I absolutely love the arrangements, especially the strings. What are your memories of working with Hal Willner and the band on those?

Oh, Hal. He was just a genius. It was amazing to work with him on West. He brought in Jenny Scheinman on violin and Rob Burger on keyboards, and that was something new and different for me. I think it really helped to have those extra instruments. It added so much.

It really did. So, when you were making West, you’d been together with Tom for a year or two. I’m wondering, when you were putting together the songs, how much did this new love of yours influence the writing?
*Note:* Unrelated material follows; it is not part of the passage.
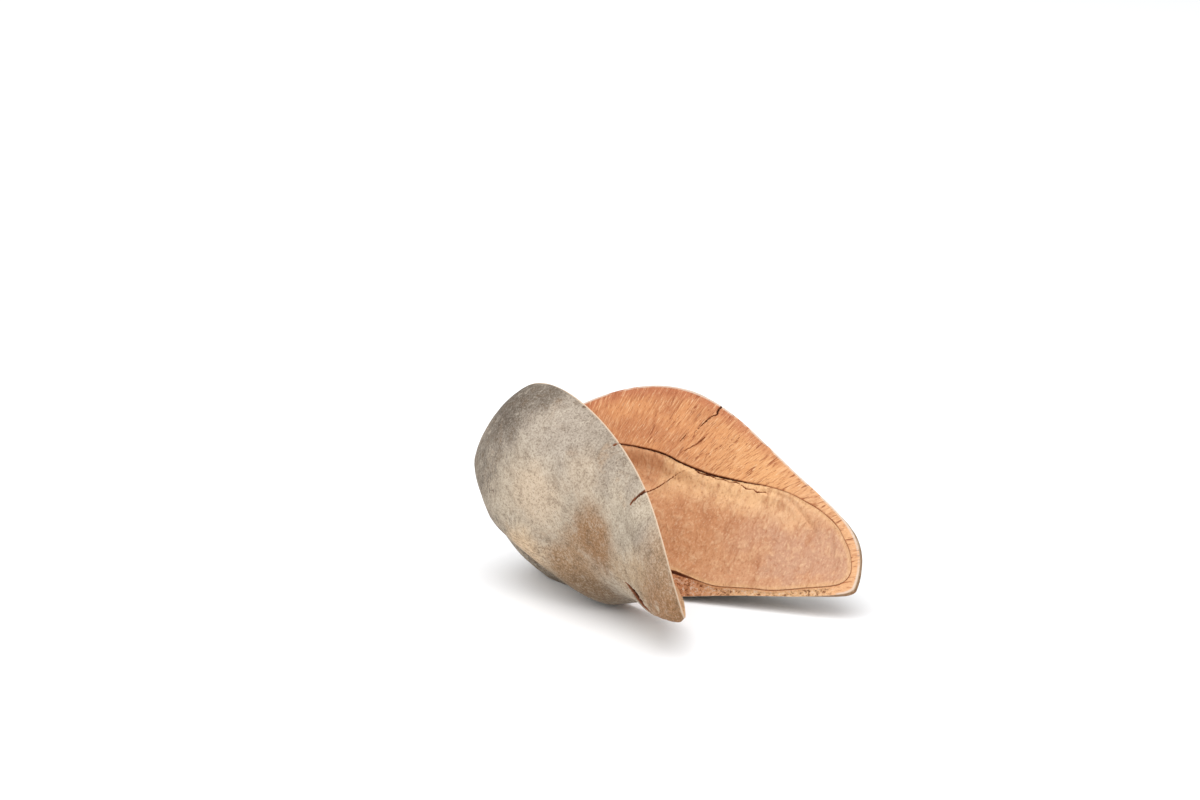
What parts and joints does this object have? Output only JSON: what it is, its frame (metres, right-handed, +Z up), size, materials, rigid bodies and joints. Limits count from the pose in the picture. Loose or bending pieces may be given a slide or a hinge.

Mmm, well, when I was first with Tom, the first thing I wanted to do was to make sure that I was still going to be able to write like I used to before we met. And thankfully I was able to do that, which was a relief, because I had been in previous situations where I’d kind of lose myself in the relationship a little bit and sort of stop writing. But with Tom, I managed to stay on track and I was actually writing a tonne.
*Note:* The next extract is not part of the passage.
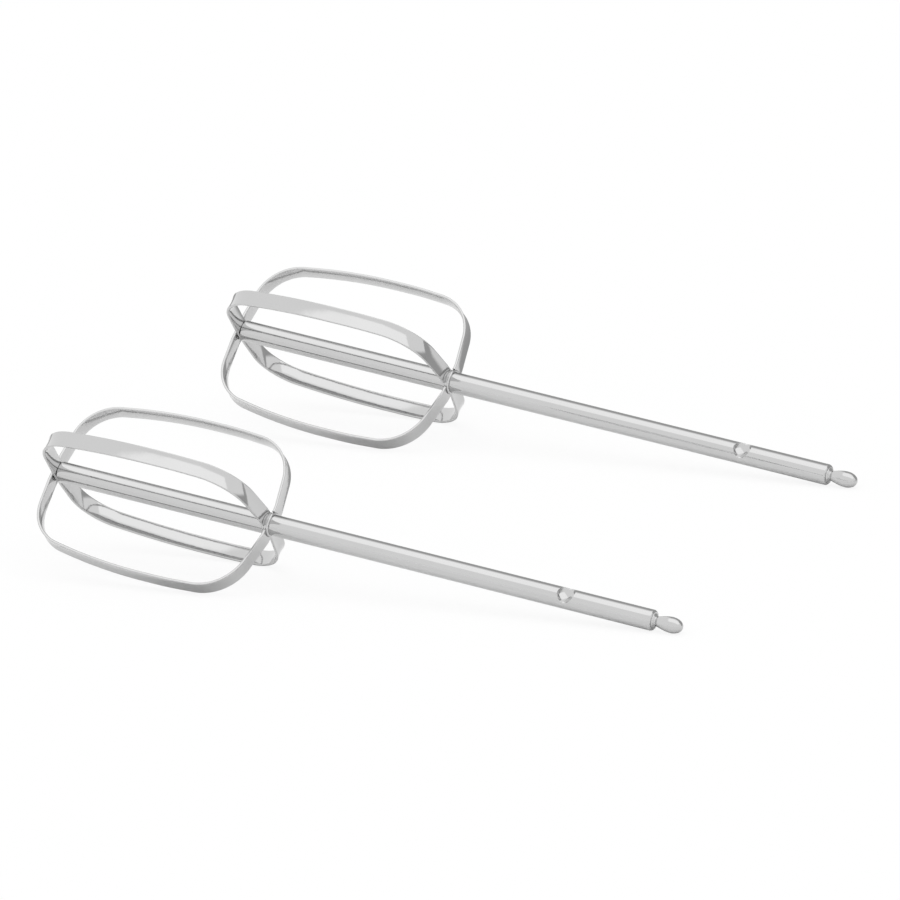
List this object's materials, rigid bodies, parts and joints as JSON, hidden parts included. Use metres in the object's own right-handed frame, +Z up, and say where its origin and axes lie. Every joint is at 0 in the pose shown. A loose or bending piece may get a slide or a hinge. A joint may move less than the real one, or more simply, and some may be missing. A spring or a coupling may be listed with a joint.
{
  "type": "hand mixer beaters",
  "caption": "Loose wire-cage whisk beaters for a hand mixer: flat steel strip loops riveted round a slim round drive stem, lying on a flat surface.",
  "frame": {"origin": "middle of the pair's footprint, on the surface the pair lies on", "axes": "+X along the stems towards the drive ends, +Z up, +Y from the front beater towards the rear one"},
  "size_m": [0.2348, 0.1934, 0.0418],
  "materials": {
    "stem_steel": "polished steel bar",
    "strip_steel": "polished steel strip",
    "collar_steel": "polished steel ring"
  },
  "bodies": {
    "rear_beater": {"rear_stem": "stem_steel", "rear_inner_loop": "strip_steel", "rear_outer_loop": "strip_steel", "rear_hub_collar": "collar_steel"},
    "front_beater": {"front_stem": "stem_steel", "front_inner_loop": "strip_steel", "front_outer_loop": "strip_steel", "front_hub_collar": "collar_steel"}
  },
  "joints": [
    {"name": "front_beater_lift", "type": "slide", "parent": "rear_beater", "child": "front_beater", "axis": [0, 0, 1], "range_m": [0, 0.12]}
  ]
}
I talk about this in the book but at the time I was living at a motel called the Safari Inn in Burbank, California. I had a room that was kind of like a little efficiency apartment with a whole kitchen and everything, and you could rent it by the week or month so I would stay there between tours. I did that for a while, actually, and I went through this period where I was getting up every day and writing a new song every day. Then I would go and record the demos with a bunch of guys at a studio in Hollywood, and those are the songs that ended up on West.
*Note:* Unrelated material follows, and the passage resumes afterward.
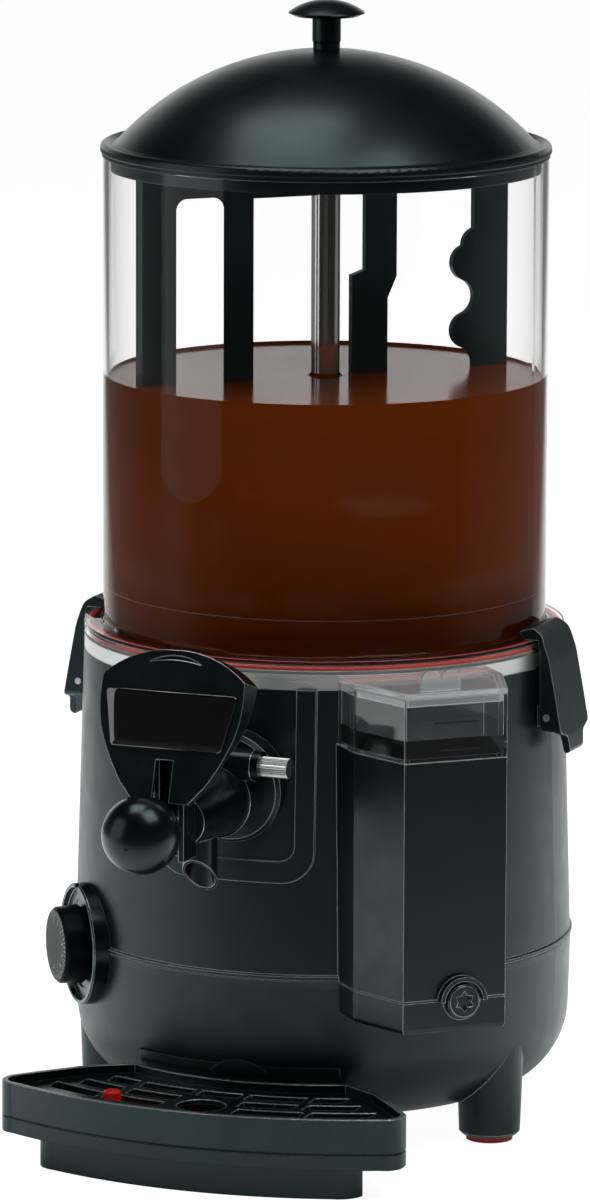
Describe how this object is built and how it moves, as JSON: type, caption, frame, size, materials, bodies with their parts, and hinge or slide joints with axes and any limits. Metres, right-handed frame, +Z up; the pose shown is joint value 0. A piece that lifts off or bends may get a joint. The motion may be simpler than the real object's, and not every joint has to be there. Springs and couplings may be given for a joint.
{
  "type": "hot chocolate dispenser machine",
  "caption": "Table-top hot chocolate dispenser with a clear stirred bowl over a heated pot, a lever tap, a water filler and a drip tray.",
  "frame": {"origin": "middle of the footprint, on the bench", "axes": "+Z up along the bowl, -Y towards the tap, +X to the right seen from the front"},
  "size_m": [0.2819, 0.4102, 0.58],
  "materials": {
    "black_abs": "satin black",
    "gloss_black": "polished black",
    "clear": "clear",
    "red_rubber": "matt red",
    "foot_rubber": "matt dark red",
    "stirrer_grey": "satin dark grey",
    "stainless": "brushed",
    "zinc_steel": "zinc plated",
    "bush_white": "plain white",
    "red_abs": "glossy red",
    "chrome": "polished",
    "seal_rubber": "black",
    "motor_steel": "dark grey",
    "terminal_white": "plain",
    "cutout_ceramic": "plain",
    "dial_black": "satin black with white ticks"
  },
  "bodies": {
    "machine": {"bowl": "clear", "bowl_gasket": "red_rubber", "centre_tube": "stainless", "heater_element": "stainless", "overheat_cutout": "cutout_ceramic", "motor_plate": "zinc_steel", "gear_motor": "motor_steel", "plate_screws": "zinc_steel", "lower_bush": "bush_white", "upper_bush": "bush_white", "upper_casing": "black_abs", "lower_casing": "black_abs", "foot_pads": "foot_rubber", "casing_screws": "zinc_steel", "outlet_pipe": "stainless", "chocolate_pot": "stainless", "water_jacket": "stainless", "reservoir_box": "clear", "drain_fitting": "black_abs", "drain_pipe": "black_abs", "jacket_pipe": "stainless", "latch_pin_left": "zinc_steel", "latch_pin_right": "zinc_steel", "tap_ring": "black_abs", "tap_socket": "black_abs", "tap_barrel": "black_abs", "lever_fork": "black_abs", "lever_pin": "stainless", "lever_spring": "stainless", "tap_cover": "black_abs", "nameplate": "gloss_black", "dial_bezel": "gloss_black", "thermostat_body": "cutout_ceramic", "switch_frame": "black_abs", "cord_gland": "black_abs", "gland_nut": "black_abs", "terminal_block": "terminal_white", "tray_bracket": "black_abs"},
    "stirrer_drive": {"stirrer": "stirrer_grey", "drive_shaft": "stainless"},
    "lid": {"lid": "black_abs", "lid_knob": "black_abs", "lid_knob_screw": "zinc_steel"},
    "lever": {"lever_arm": "black_abs", "lever_knob": "black_abs"},
    "valve": {"valve_piston": "bush_white", "piston_seals": "seal_rubber"},
    "dial": {"thermostat_dial": "dial_black", "thermostat_shaft": "zinc_steel"},
    "latch_left": {"latch_left": "black_abs"},
    "latch_right": {"latch_right": "black_abs"},
    "reservoir_lid": {"reservoir_lid": "clear"},
    "thumb_screw": {"thumb_screw": "chrome"},
    "drain_plug": {"drain_plug": "gloss_black"},
    "drip_tray": {"drip_tray": "black_abs"},
    "drip_grid": {"drip_grid": "black_abs"},
    "tray_float": {"tray_float": "red_abs"},
    "rocker": {"rocker_switch": "red_abs"}
  },
  "joints": [
    {"name": "stirrer_spin", "type": "hinge", "parent": "machine", "child": "stirrer_drive", "pos_m": [0, 0.058, 0.3], "axis": [0, 0, 1], "continuous": true},
    {"name": "lid_lift", "type": "slide", "parent": "machine", "child": "lid", "axis": [0, 0, 1], "range_m": [0, 0.12]},
    {"name": "lever_pull", "type": "hinge", "parent": "machine", "child": "lever", "pos_m": [0, -0.141, 0.24], "axis": [-1, 0, 0], "range_deg": [0, 16], "stiffness_Nm_per_rad": 0.6, "springref_deg": -14.32},
    {"name": "valve_stroke", "type": "slide", "parent": "machine", "child": "valve", "axis": [0, -0.9963, -0.0854], "range_m": [0, 0.0134]},
    {"name": "dial_turn", "type": "hinge", "parent": "machine", "child": "dial", "pos_m": [-0.10618, -0.03015, 0.0953], "axis": [0.7694, 0.6388, 0], "range_deg": [0, 270]},
    {"name": "latch_left_swing", "type": "hinge", "parent": "machine", "child": "latch_left", "pos_m": [-0.1301, 0.058, 0.2198], "axis": [0, -1, 0], "range_deg": [0, 25]},
    {"name": "latch_right_swing", "type": "hinge", "parent": "machine", "child": "latch_right", "pos_m": [0.1301, 0.058, 0.2198], "axis": [0, 1, 0], "range_deg": [0, 25]},
    {"name": "reservoir_lid_lift", "type": "slide", "parent": "machine", "child": "reservoir_lid", "axis": [0, 0, 1], "range_m": [0, 0.03]},
    {"name": "thumb_screw_turn", "type": "hinge", "parent": "machine", "child": "thumb_screw", "pos_m": [0.03, -0.092, 0.21101], "axis": [1, 0, 0], "range_deg": [0, 360]},
    {"name": "drain_plug_turn", "type": "hinge", "parent": "machine", "child": "drain_plug", "pos_m": [0.12676, -0.07265, 0.0958], "axis": [0.682, -0.7314, 0], "range_deg": [0, 360]},
    {"name": "tray_slide", "type": "slide", "parent": "machine", "child": "drip_tray", "axis": [0, -1, 0], "range_m": [0, 0.08]},
    {"name": "grid_lift", "type": "slide", "parent": "drip_tray", "child": "drip_grid", "axis": [0, 0, 1], "range_m": [0, 0.006]},
    {"name": "float_rise", "type": "slide", "parent": "drip_tray", "child": "tray_float", "axis": [0, 0, 1], "range_m": [0, 0.008]},
    {"name": "rocker_tilt", "type": "hinge", "parent": "machine", "child": "rocker", "pos_m": [0, 0.182, 0.16], "axis": [1, 0, 0], "range_deg": [0, 16]}
  ],
  "couplings": [
    {"joint": "valve_stroke", "follows": "lever_pull", "m_per_rad": 0.0476}
  ]
}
Coming back to “Unsuffer Me”, you recorded a totally different take on this song for Vanished Gardens, the jazz album on Blue Note that you did with Charles Lloyd & The Marvels. What are your thoughts on that?

Oh god, Charles Lloyd. He’s just so brilliant. Sometimes when I’m listening to him play and I close my eyes, I feel like I could be listening to John Coltrane. I think he has a similar kind of vibe. I just love him. I love what he does. And I’m so glad we made this record.

Lucinda Williams West

Stories from a Rock n Roll Heart is released 30 June via Highway 20 Records / Thirty Tigers.